Response: We do not have a funding problem. The problem we have is inefficient spending. We can keep raising more and more funds, but so long as we don’t spend them wisely and see them siphoned off for non-essential needs, we will continue to see issues of under-resourcing in education. Some of the most well-funded schools are also some of the worst, while adequate funding is essential, so is the leadership needed to make the best use of those funds.
Q13: Should union collective bargaining be open to the public? Yes /No. Why?
Response: Our society is built on transparency and openness. The taxpayers funding our schools deserve the right to see how their money is being spent.
Q14: How do you differ from your opponent?
Response: My opponent has been bought and sold by special interest groups, some behind out of state! My campaign is almost exclusively funded by individuals and we have managed to raise as much as my opponent even with him having a more than 3-year head start. It’s clear who stands to represent families. The current administration does a lot of talking about equity and local control, but when push comes to shove, Superintendent Reykdal puts up barrier after barrier to keep kids from the education they are Constitutionally entitled to. I have experience in closing opportunity gaps, increasing student outcomes and helping lift up the communities often forgotten in public education.

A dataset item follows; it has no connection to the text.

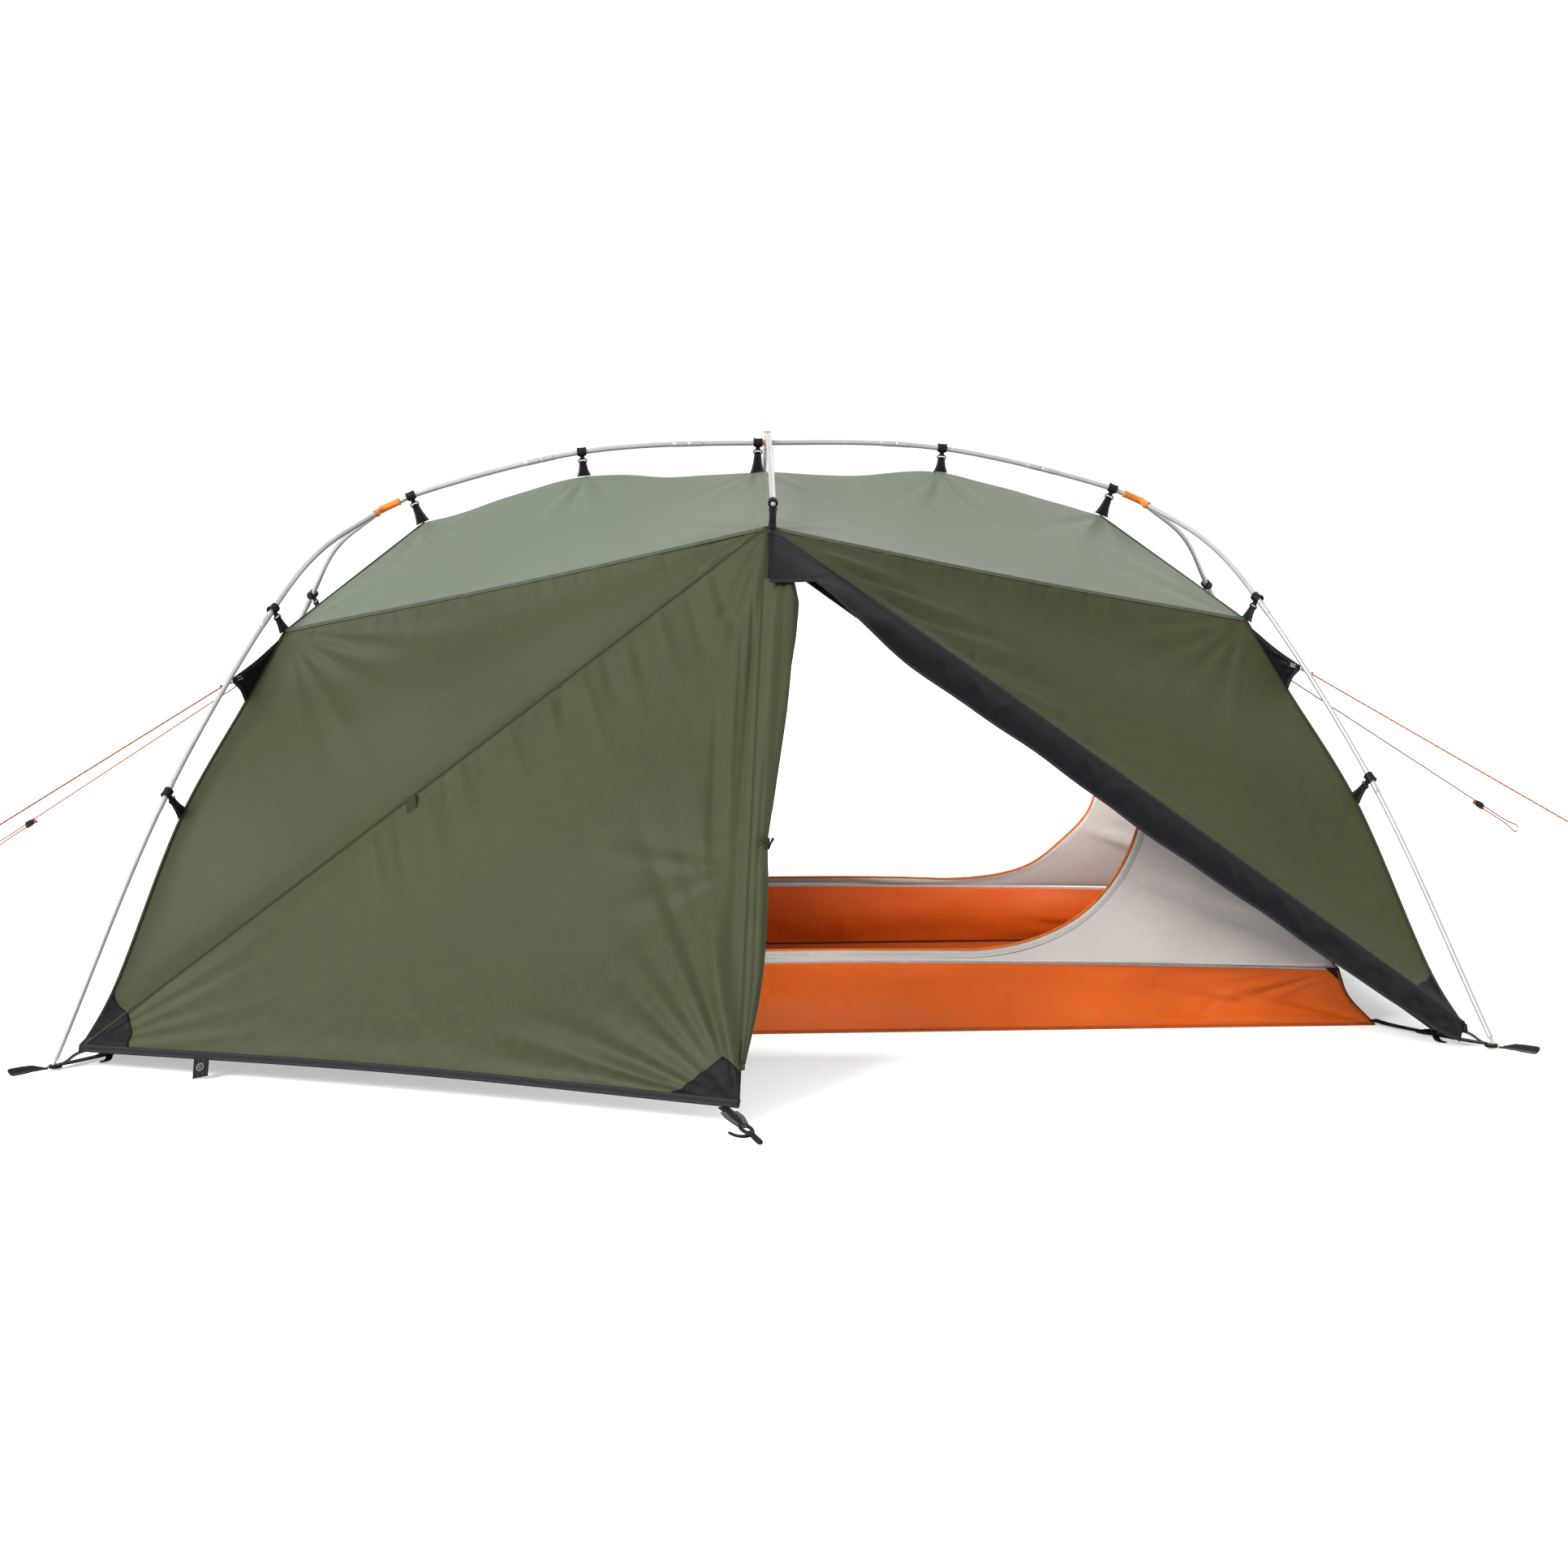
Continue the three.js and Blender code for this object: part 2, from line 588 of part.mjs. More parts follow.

What are your top 3 priorities in 2021?
1. We need to protect our kids from the mandatory sex ed law that the current administration championed.
2. We also need to better implement technology to offer class variety, improve teacher satisfaction, and support individualized learning plans.
3. We need to make sure our students are equipped for life after graduation. Every student should be taught financial literacy, independent living, healthy relationships, and how to separate fact from opinion.
Any additional comments?
Now is our chance to reimagine a better education system because the status quo is no longer an option. We need to: use technology to innovate in classrooms and unlock possibilities for more personalized learning; provide school schedules that fit the needs of working families and teachers; teach students key life skills like managing finances, living independently, and resolving conflicts; and support parental choice and local control. While the incumbent was pushing a radical sex-ed curriculum, nearly half of Washington’s students are failing to meet state standards in core subjects. I am running for Superintendent because I believe our kids deserve better and can achieve more. I will update our school system to meet the needs of families, teachers, and the future economy.